The 40 SM (431 SF) unit is a compact two bedroom home with all the amenities intended for small families. Interior walls are not attached to the ceiling to accommodate customization of layout and provide natural ventilation.

Two units can be combined into one larger ‘double’ unit of 80 SM (862 SF) to accommodate larger families. This combination can accommodate 3 or four bedrooms. With an emphasis on flexibility and customization, there are many interior planning possibilities.

The walls, roof and floor are fabricated from rigid foam insulation sandwiched between two sheets of steel known as Structural Insulated Panel (SIP). All exterior wall panels have the same dimension 3M (9’-10”) x 4M (13’-2”) with some variations for door and window openings. The roof and floor panel sizes are also standardized, insuring efficiency in fabrication, packing and transportation.

Each 150mm (6") thick insulated metal wall/ roof panel is locked together using a built-in tongue and groove locking joint. The panels are designed to be self-supporting and don't require additional structure. The exterior walls can then be clad with cement render (stucco), wood cladding, or other materials using typical mechanical fasteners. The 150mm (6") panel has a U-value of .054 (R18.5)

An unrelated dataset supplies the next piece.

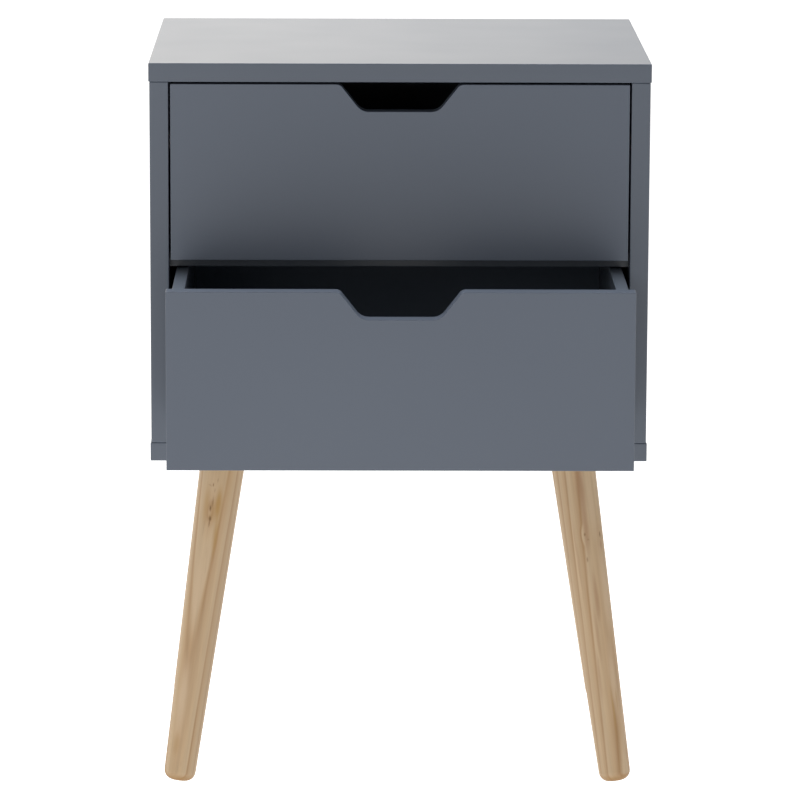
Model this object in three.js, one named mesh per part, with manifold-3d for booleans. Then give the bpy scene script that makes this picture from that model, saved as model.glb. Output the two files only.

The walls are supported on a hexagonal steel frame with six perimeter and one center support. The supports which are height adjustable are anchored to concrete pier foundations. The structural steel base members are connected with steel bolts through predrilled holes. The floor panels are then fixed on top and span from one horizontal support to the other.

The simple construction method of the Hex House facilitates full assembly by the inhabitants, using simple tools and a little training. All the components are designed to be packed and shipped flat in conventional transport trailer. The average capacity of one trailer can easily accommodate three units.

Rain water is carried through an integrated gutter and down a downspout system. It’s filtered into a sub-grade storage tank where it’s manually pumped back into the house by point of use hand pumps to be used for washing and flushing. There is also a refillable potable water storage tank below grade that’s also manually pumped. Both tanks are insulated by earth’s natural thermal capacity and sheltered by the house itself.

There are two ventilation shafts on opposite sides of the house. Air is diverted by operable baffles into floor openings, travels up the shaft and out through registers in the space. The air then moves up though the space via the stack effect and is allowed to circulate above interior walls and out through an operable exhaust vent. Solar panels provide supplementary power for lighting and small electronics. The hexagonal roof allows for optimal solar panel placement, with three surfaces oriented for maximum solar incidence as the sun moves across the sky.

The interior spaces are designed with all the modern conveniences and are finished with simple, functional and elegant finishes. Gypsum walls, bamboo plank floors, ceramic tile bathroom floors, bamboo kitchen cabinets and solid surface kitchen counters.

The Hex House is designed to be a scalable solution which is not only rapidly deployed and erected by non-builders, but is also dignified with typical home amenities. The house is designed for displaced population such as refugees, natural/ manmade disaster emergency shelter and off the grid living. With passive and low tech features and durability of exterior shell and base, it can endure extended occupancy form 15 to 20 years. Most of all the flexibility of the system affords the end user the ability to personalize their living spaces both inside and out.